-- Begin Given information --

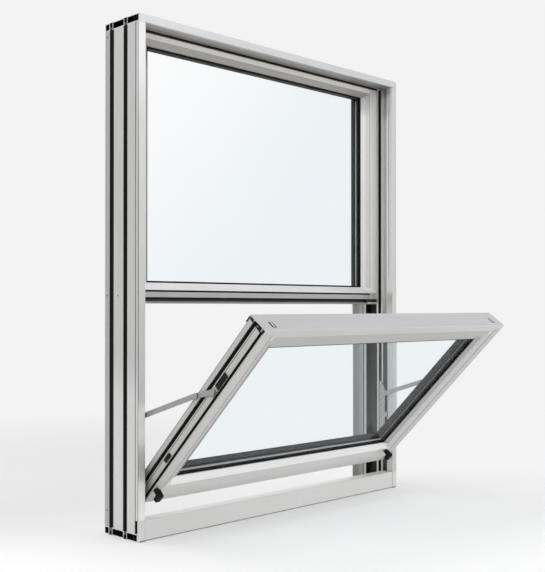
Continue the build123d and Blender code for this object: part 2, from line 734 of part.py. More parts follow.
def build_stays():
    """The stay on each side: a bracket on the jamb, a bar, and a link to the sash."""
    low = (stay_low_y, stay_low_height)
    elbow = (-stay_elbow_reach, stay_elbow_height)
    high = sash_point(stay_sash_depth, stay_sash_rise)
    bar_x = -inner_x + bracket_thickness + seat_gap
    link_x = bar_x + stay_bar_thickness + seat_gap
    bracket = bracket_piece(bar_x)
    bar = link(low, elbow, bar_x, stay_bar_width, stay_bar_thickness)
    arm = link(elbow, high, link_x, stay_bar_width, stay_bar_thickness)
    pins = [x_pin(bar_x, link_x + stay_bar_thickness, *elbow, stay_pin_radius),
            x_pin(link_x, -lower_width / 2 - slider_thickness, *high, stay_pin_radius)]
    for name, pieces in {"stay_brackets": [bracket], "stay_bars": [bar], "stay_links": [arm],
                         "stay_pins": pins}.items():
        write(name, pieces + mirrored(pieces))
    shoe = block(-half_width + frame_wall + seat_gap, pocket_y - pocket_width / 2 + seat_gap,
                 pivot_height - shoe_height / 2, -inner_x, pocket_y + pocket_width / 2 - seat_gap,
                 pivot_height + shoe_height / 2)
    shoe -= x_pin(-half_width, -inner_x, pocket_y, pivot_height, pivot_pin_radius + stay_pin_gap)
    write("pivot_shoes", [shoe] + mirrored([shoe]))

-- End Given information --

▸ Stated goal:
Repeat the material from above exactly, word for word.

▸ Response:
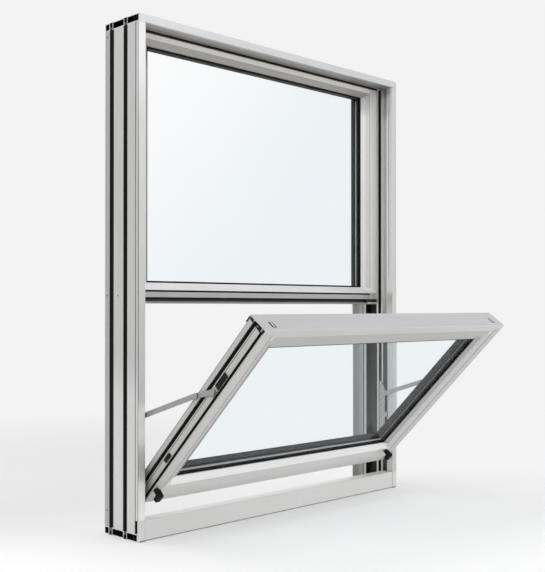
Continue the build123d and Blender code for this object: part 2, from line 734 of part.py. More parts follow.
def build_stays():
    """The stay on each side: a bracket on the jamb, a bar, and a link to the sash."""
    low = (stay_low_y, stay_low_height)
    elbow = (-stay_elbow_reach, stay_elbow_height)
    high = sash_point(stay_sash_depth, stay_sash_rise)
    bar_x = -inner_x + bracket_thickness + seat_gap
    link_x = bar_x + stay_bar_thickness + seat_gap
    bracket = bracket_piece(bar_x)
    bar = link(low, elbow, bar_x, stay_bar_width, stay_bar_thickness)
    arm = link(elbow, high, link_x, stay_bar_width, stay_bar_thickness)
    pins = [x_pin(bar_x, link_x + stay_bar_thickness, *elbow, stay_pin_radius),
            x_pin(link_x, -lower_width / 2 - slider_thickness, *high, stay_pin_radius)]
    for name, pieces in {"stay_brackets": [bracket], "stay_bars": [bar], "stay_links": [arm],
                         "stay_pins": pins}.items():
        write(name, pieces + mirrored(pieces))
    shoe = block(-half_width + frame_wall + seat_gap, pocket_y - pocket_width / 2 + seat_gap,
                 pivot_height - shoe_height / 2, -inner_x, pocket_y + pocket_width / 2 - seat_gap,
                 pivot_height + shoe_height / 2)
    shoe -= x_pin(-half_width, -inner_x, pocket_y, pivot_height, pivot_pin_radius + stay_pin_gap)
    write("pivot_shoes", [shoe] + mirrored([shoe]))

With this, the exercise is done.